Task objective: Take the data below and copy exactly the lines starting at the one with "hanger_half(-1, wood, group)" and finishing at the one with "ARM_SLOPE = 0.15", both included.

Record list:
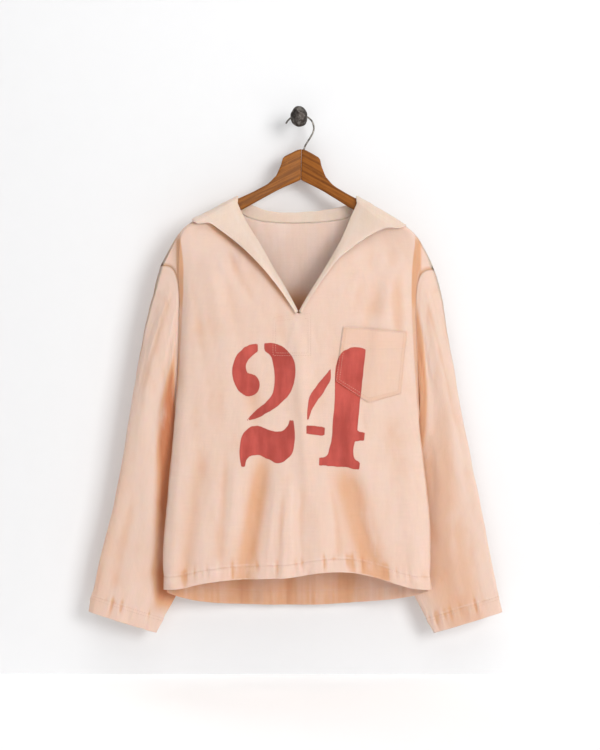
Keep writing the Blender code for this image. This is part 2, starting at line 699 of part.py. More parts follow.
def peg(look, group):
    """Shank from the wall and the hammered head in front of the hook."""
    bpy.ops.mesh.primitive_cylinder_add(vertices=16, radius=SHANK_RADIUS * MM, depth=SHANK_LENGTH * MM)
    shank = bpy.context.object
    shank.name = "peg_shank"
    shank.rotation_euler = (math.radians(90), 0, 0)
    shank.location = (0, -SHANK_LENGTH / 2 * MM, 0)
    profile = ((0.0, 0.52), (0.16, 0.86), (0.45, 1.0), (0.74, 0.86), (0.92, 0.55))
    bm = bmesh.new()
    rings = []
    for depth, width in profile:
        ring = []
        for k in range(PEG_SIDES):
            angle = 2 * math.pi * (k + 0.5) / PEG_SIDES
            dent = 1.0 + 0.05 * math.sin(2.7 * k + 9.0 * depth)
            ring.append(bm.verts.new((math.cos(angle) * PEG_WIDE * width * dent,
                                      -(SHANK_LENGTH + SEAM_GAP + depth * PEG_DEEP),
                                      math.sin(angle) * PEG_TALL * width * dent)))
        rings.append(ring)
    for low, high in zip(rings, rings[1:]):
        for k in range(PEG_SIDES):
            n = (k + 1) % PEG_SIDES
            bm.faces.new((low[k], low[n], high[n], high[k]))
    bm.faces.new(rings[0])
    tip = bm.verts.new((0.4, -(SHANK_LENGTH + SEAM_GAP + PEG_DEEP), 0.8))
    for k in range(PEG_SIDES):
        bm.faces.new((rings[-1][k], rings[-1][(k + 1) % PEG_SIDES], tip))
    bmesh.ops.recalc_face_normals(bm, faces=bm.faces)
    bmesh.ops.scale(bm, vec=(MM, MM, MM), verts=bm.verts)
    mesh = bpy.data.meshes.new("peg_head")
    bm.to_mesh(mesh)
    bm.free()
    mesh.materials.append(look)
    head = bpy.data.objects.new("peg_head", mesh)
    group.objects.link(head)
    shank.data.materials.append(look)
    for owner in list(shank.users_collection):
        owner.objects.unlink(shank)
    group.objects.link(shank)


def share_seam(first, second):
    """Give two pieces the same direction along the seam that they share."""
    both = unit(first + second)
    first[...] = both
    second[...] = both


def main():
    for made in list(bpy.data.objects):
        bpy.data.objects.remove(made, do_unlink=True)
    group = bpy.data.collections.new("sailor_jumper")
    cutters = bpy.data.collections.new("cutters")
    bpy.context.scene.collection.children.link(group)
    bpy.context.scene.collection.children.link(cutters)

    drill = material("pale_cotton_drill", (0.83, 0.61, 0.49), 0.85)
    inner_drill = material("pale_cotton_drill_back", (0.81, 0.59, 0.47), 0.85)
    wood = material("hanger_wood", (0.36, 0.13, 0.03), 0.45)
    steel = material("hook_steel", (0.10, 0.10, 0.10), 0.35, 1.0)
    iron = material("peg_iron", (0.05, 0.04, 0.04), 0.45, 1.0)

    front = panel("front")
    back = panel("back")
    front_out = grid_normals(front)
    back_out = -grid_normals(back)
    share_seam(front_out[0, :STRIP_COLUMNS + SHOULDER_COLUMNS + 1], back_out[0, :STRIP_COLUMNS + SHOULDER_COLUMNS + 1])
    share_seam(front_out[0, -STRIP_COLUMNS - SHOULDER_COLUMNS - 1:],
               back_out[0, -STRIP_COLUMNS - SHOULDER_COLUMNS - 1:])
    sleeves = {}
    for end, column, near, table in (("left", 0, 1, SLEEVE_LEFT), ("right", -1, -2, SLEEVE_RIGHT)):
        share_seam(front_out[ARMPIT_ROW:, column], back_out[ARMPIT_ROW:, column])
        rings = sleeve_rings(table)
        seam = np.concatenate([front[:ARMPIT_ROW + 1, column], back[ARMPIT_ROW - 1:0:-1, column]])
        inside = np.concatenate([front[2:ARMPIT_ROW + 3, near], back[ARMPIT_ROW + 1:2:-1, near]])
        out = np.concatenate([front_out[:ARMPIT_ROW + 1, column], back_out[ARMPIT_ROW - 1:0:-1, column]])
        seat_sleeve(rings, seam.copy(), inside, out)
        sleeves[end] = rings
    for grid in (front, back):
        side = grid[ARMPIT_ROW + 1:]
        side[:, 0, 1] += (-1 if grid is front else 1) * SEAM_GAP * 0.6
        side[:, -1, 1] += (-1 if grid is front else 1) * SEAM_GAP * 0.6
        grid[ARMPIT_ROW, [0, -1], 1] += (-1 if grid is front else 1) * SEAM_GAP * 0.6
        grid[0, [0, 1, 2, -3, -2, -1], 1] += (-1 if grid is front else 1) * 0.2

    def neck_gap(columns):
        edge = STRIP_COLUMNS + SHOULDER_COLUMNS

        def skip(r, c):
            return r < len(ROLL_REACH) and edge <= c < columns - 1 - edge
        return skip

    cloth_wall("front", front, front_out, drill, group, skip=neck_gap(front.shape[1]))
    cloth_wall("back", back, back_out, inner_drill, group, skip=neck_gap(back.shape[1]))
    for end, rings in sleeves.items():
        out = grid_normals(rings, closed=True)
        centre = rings.mean(axis=1, keepdims=True)
        if np.sum(out * (rings - centre)) < 0:
            out = -out
        cloth_wall("sleeve_" + end, rings, out, drill, group, closed=True)
    collar = collar_rows(collar_stations())
    cloth_wall("collar", collar, grid_normals(collar), drill, group)
    pocket = pocket_grid()
    cloth_wall("pocket", pocket, grid_normals(pocket), drill, group)

    hanger_half(-1, wood, group)
    right_half = hanger_half(1, wood, group)
    hook = hook_wire("hook", HOOK_WIRE, HOOK_PATH, group)
    hook.data.materials.append(steel)
    bore_for_hook(right_half, cutters)
    peg(iron, group)


main()
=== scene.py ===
"""Sailor jumper of pale cotton drill on a two-piece wooden hanger, hooked over an iron wall peg.

The tables are in millimetres. X runs to the viewer's right, Y goes back to the wall and Z goes up.
The origin is the middle of the peg's back face, which stands on the wall.
"""
import math

import bpy
import numpy as np
from bpy.props import FloatProperty, FloatVectorProperty, PointerProperty
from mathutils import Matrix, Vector
from mathutils.bvhtree import BVHTree


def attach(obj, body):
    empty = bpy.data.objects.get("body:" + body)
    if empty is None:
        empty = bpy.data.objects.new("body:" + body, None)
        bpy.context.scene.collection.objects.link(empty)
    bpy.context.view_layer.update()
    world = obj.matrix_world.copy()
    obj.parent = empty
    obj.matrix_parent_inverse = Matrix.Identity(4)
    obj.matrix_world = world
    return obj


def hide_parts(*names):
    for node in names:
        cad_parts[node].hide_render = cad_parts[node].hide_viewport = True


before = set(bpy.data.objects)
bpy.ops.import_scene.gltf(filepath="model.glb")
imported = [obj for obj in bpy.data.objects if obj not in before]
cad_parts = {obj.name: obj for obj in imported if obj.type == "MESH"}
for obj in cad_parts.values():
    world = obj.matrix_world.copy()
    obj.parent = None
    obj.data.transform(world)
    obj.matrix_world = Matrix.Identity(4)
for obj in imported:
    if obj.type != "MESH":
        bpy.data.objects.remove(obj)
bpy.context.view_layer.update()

bl_info = {
    "name": "Sailor Jumper",
    "version": (1, 0, 0),
    "blender": (4, 5, 0),
    "location": "View3D > Sidebar > Jumper",
    "description": "Dresses the sailor jumper, its hanger and its wall peg",
    "category": "Object",
}

# Sizes in millimetres, apart from MM, the metres in one
MM = 0.001
CLOTH = 1.5
SKIN = 1.0
SEAM_GAP = 0.3
SEAM_TOUCH = 0.05
LAYER = 2.5
NECK_GAP = 0.2
ARM_SLOPE = 0.15

# Body, level by level: its two side folds, the front cloth, the back cloth and the side seams
BODY = (
    # level, left fold, right fold, front middle, front fold, back middle, side seam
    (-204, -203, 200, -84, -80, -34, -52),
    (-244, -197.5, 194, -90, -84, -30, -50),
    (-322, -198, 191.5, -96, -86, -25, -50),
    (-420, -204, 196, -98, -87, -23, -52),
    (-500, -209.5, 201.5, -98, -87, -22, -62),
    (-595, -217.5, 211, -98, -88, -21, -70),
    (-692, -225.5, 220.5, -99, -89, -20, -72),
    (-758, -229.5, 222, -99, -88, -20, -72),
    (-812, -228, 224, -98, -86, -20, -70),
)
FOLD_TURN = 7.0
FOLD_START = 0.93
SEAM_INSET = 3.0
BACK_FACE = 0.88

# Shoulder line of the cloth: over the hanger's arms, then down past their ends
SHOULDER = (
    # across, height
    (-236.4, -257.4), (-219.7, -226.2), (-203.3, -199.2), (-184, -184), (-148, -163.1), (-107, -140.3),
    (-50, -109.5), (4, -88), (50, -110.5), (100, -139.7), (151.5, -171), (186, -193.5),
    (201.6, -207.6), (216, -233.2), (230.4, -263.7),
)
SHOULDER_ROLL = 10.0
HANG = 120.0

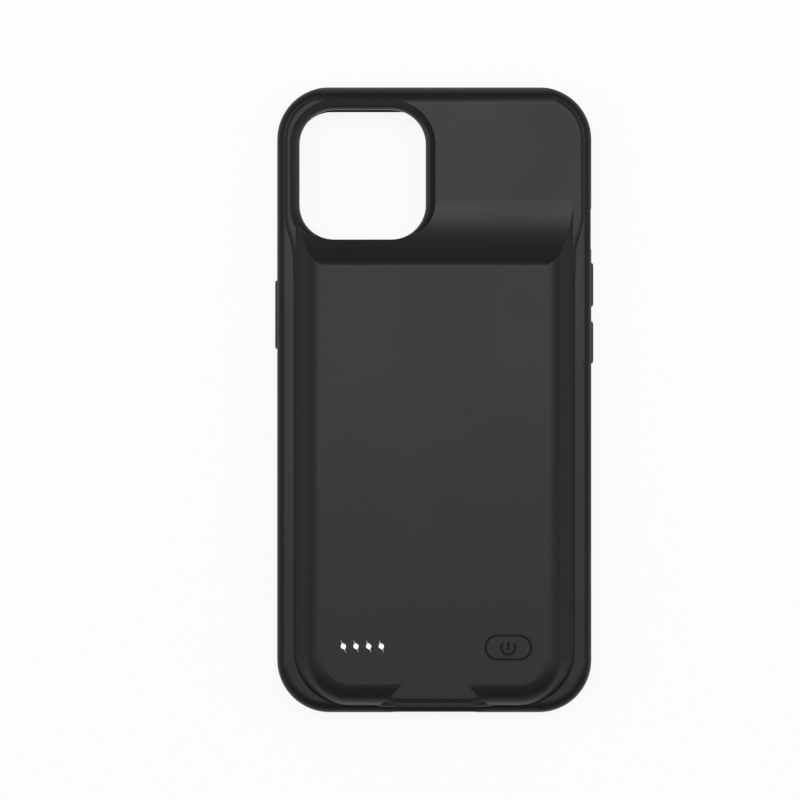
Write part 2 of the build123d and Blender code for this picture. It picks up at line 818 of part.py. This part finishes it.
def make_plug_contacts():
    """Contact pads on both faces of the plug."""
    first = -contact_pitch * (contact_count - 1) / 2
    high = pocket_end + plug_length - contact_back
    pads = []
    for i in range(contact_count):
        x = first + i * contact_pitch
        for low in (plug_centre_z + plug_wall / 2, plug_centre_z - plug_wall / 2 - contact_wall):
            pads.append(block(x - contact_width / 2, x + contact_width / 2, high - contact_length, high,
                              low, low + contact_wall))
    return Compound(pads)


def make_flex_cable():
    """Flexible cable from the plug board, through the end wall, to the underside of the main board."""
    y = pocket_end - plug_base_depth - flex_wall / 2
    low = plug_centre_z + plug_base_height / 2
    high = board_bottom_z - flex_wall / 2
    with BuildSketch(Plane.YZ) as section:
        with BuildLine():
            FilletPolyline((y, low), (y, high), (compartment_end + board_end_clearance + flex_lap, high),
                           radius=flex_bend)
        trace(line_width=flex_wall)
    left = plug_base_width / 2 + plug_gap + (plug_board_extra - flex_width) / 2
    return Pos(left, 0, 0) * extrude(section.sketch, flex_width)


def make_board_screws():
    """Four screws that hold the main board on the bosses."""
    screws = []
    for x, y in screw_points():
        length = board_wall + board_lift + plate_wall - 2 * screw_tip
        shank = Pos(x, y, board_top_z - length) * extrude(Circle(screw_radius), length)
        head = Pos(x, y, board_top_z) * extrude(Circle(screw_head_radius), screw_head_height)
        head = chamfer(head.edges().group_by(Axis.Z)[-1], screw_head_chamfer)
        screws.append(shank + head)
    return Compound(screws)


def save(shape, name):
    """Write one piece as its own file."""
    export_step(shape, f"parts/{name}.step")


os.makedirs("parts", exist_ok=True)
case_envelope = side_envelope()
save(make_bumper_frame(case_envelope), "bumper_frame")
save(make_rear_cover(case_envelope), "rear_cover")
save(make_inner_plate(), "inner_plate")
save(make_cell_tape(), "cell_tape")
save(make_battery_cell(), "battery_cell")
save(make_cell_board(), "cell_board")
save(make_cell_tabs(), "cell_tabs")
save(make_lead(-1), "lead_negative")
save(make_lead(1), "lead_positive")
save(make_main_board(), "main_board")
save(make_chip(charge_chip_x, charge_chip_from_end, charge_chip_size), "charge_chip")
save(make_chip(boost_chip_x, boost_chip_from_end, boost_chip_size), "boost_chip")
save(make_inductor(), "inductor")
save(make_capacitors(), "capacitors")
save(make_tact_switch(), "tact_switch")
save(make_switch_plunger(), "switch_plunger")
save(make_power_button(), "power_button")
for number, (light_x, light_centre_y) in enumerate(light_positions(), start=1):
    save(make_led(light_x, light_centre_y), f"led_{number}")
    save(make_light_pipe(light_x, light_centre_y), f"light_pipe_{number}")
save(make_charge_port_shell(), "charge_port_shell")
save(make_charge_port_tongue(), "charge_port_tongue")
save(make_plug_base(), "plug_base")
save(make_plug_board(), "plug_board")
save(make_phone_plug(), "phone_plug")
save(make_plug_contacts(), "plug_contacts")
save(make_flex_cable(), "flex_cable")
save(make_board_screws(), "board_screws")
save(side_key(volume_up_length, volume_up_from_top), "volume_up_key")
save(side_key(volume_down_length, volume_down_from_top), "volume_down_key")
save(make_side_key_left(), "side_key")
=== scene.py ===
# %% [markdown]
# A battery charging case lies face down on a pale table, and the camera looks straight down on its back.
# The case itself comes from the frame: its shells, keys and boards are already there at their real size.
# What is left for this script is what the eye reads first: the fine matt skin of the mouldings,
# the sign on the power button, the four lights, the light in the room and the camera.

# %% The frame
import bmesh
import bpy
import json
import math
from mathutils import Matrix, Vector


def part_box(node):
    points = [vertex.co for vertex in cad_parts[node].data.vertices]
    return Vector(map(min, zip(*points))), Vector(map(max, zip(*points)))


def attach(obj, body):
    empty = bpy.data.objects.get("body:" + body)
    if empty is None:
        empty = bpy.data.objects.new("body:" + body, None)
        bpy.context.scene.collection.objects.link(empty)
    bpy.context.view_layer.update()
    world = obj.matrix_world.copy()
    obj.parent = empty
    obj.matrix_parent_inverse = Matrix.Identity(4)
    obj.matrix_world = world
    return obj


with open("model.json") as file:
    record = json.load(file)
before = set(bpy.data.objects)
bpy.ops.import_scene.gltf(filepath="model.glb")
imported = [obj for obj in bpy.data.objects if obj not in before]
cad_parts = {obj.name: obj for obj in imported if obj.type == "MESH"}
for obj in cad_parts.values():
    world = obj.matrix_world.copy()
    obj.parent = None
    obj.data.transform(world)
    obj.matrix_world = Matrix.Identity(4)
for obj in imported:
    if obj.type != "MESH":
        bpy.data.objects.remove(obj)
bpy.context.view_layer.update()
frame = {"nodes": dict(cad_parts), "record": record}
nodes = frame["nodes"]

# %% [markdown]
# Every length below is written in millimetres and turned to metres once, and every colour is written as it
# would be picked on a screen and turned to linear light once. That keeps the numbers readable.

# %% Units and colours
MM = 0.001


def linear(hex_colour):
    """An sRGB hex colour as linear red, green, blue and a full alpha."""
    parts = [int(hex_colour[i:i + 2], 16) / 255 for i in (1, 3, 5)]
    return tuple(c / 12.92 if c <= 0.04045 else ((c + 0.055) / 1.055) ** 2.4 for c in parts) + (1.0,)


print("black plastic in linear light", [round(c, 4) for c in linear("#1a1a1b")])

# %% [markdown]
# A material is a small graph of nodes. One helper adds a node with its settings and links, so that each
# material below reads as a list of what feeds what. Patterns are laid out on Object coordinates: they are
# metres in the frame, so a grain of 0.3 mm is the same grain on every piece.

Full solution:
    hanger_half(-1, wood, group)
    right_half = hanger_half(1, wood, group)
    hook = hook_wire("hook", HOOK_WIRE, HOOK_PATH, group)
    hook.data.materials.append(steel)
    bore_for_hook(right_half, cutters)
    peg(iron, group)


main()
=== scene.py ===
"""Sailor jumper of pale cotton drill on a two-piece wooden hanger, hooked over an iron wall peg.

The tables are in millimetres. X runs to the viewer's right, Y goes back to the wall and Z goes up.
The origin is the middle of the peg's back face, which stands on the wall.
"""
import math

import bpy
import numpy as np
from bpy.props import FloatProperty, FloatVectorProperty, PointerProperty
from mathutils import Matrix, Vector
from mathutils.bvhtree import BVHTree


def attach(obj, body):
    empty = bpy.data.objects.get("body:" + body)
    if empty is None:
        empty = bpy.data.objects.new("body:" + body, None)
        bpy.context.scene.collection.objects.link(empty)
    bpy.context.view_layer.update()
    world = obj.matrix_world.copy()
    obj.parent = empty
    obj.matrix_parent_inverse = Matrix.Identity(4)
    obj.matrix_world = world
    return obj


def hide_parts(*names):
    for node in names:
        cad_parts[node].hide_render = cad_parts[node].hide_viewport = True


before = set(bpy.data.objects)
bpy.ops.import_scene.gltf(filepath="model.glb")
imported = [obj for obj in bpy.data.objects if obj not in before]
cad_parts = {obj.name: obj for obj in imported if obj.type == "MESH"}
for obj in cad_parts.values():
    world = obj.matrix_world.copy()
    obj.parent = None
    obj.data.transform(world)
    obj.matrix_world = Matrix.Identity(4)
for obj in imported:
    if obj.type != "MESH":
        bpy.data.objects.remove(obj)
bpy.context.view_layer.update()

bl_info = {
    "name": "Sailor Jumper",
    "version": (1, 0, 0),
    "blender": (4, 5, 0),
    "location": "View3D > Sidebar > Jumper",
    "description": "Dresses the sailor jumper, its hanger and its wall peg",
    "category": "Object",
}

# Sizes in millimetres, apart from MM, the metres in one
MM = 0.001
CLOTH = 1.5
SKIN = 1.0
SEAM_GAP = 0.3
SEAM_TOUCH = 0.05
LAYER = 2.5
NECK_GAP = 0.2
ARM_SLOPE = 0.15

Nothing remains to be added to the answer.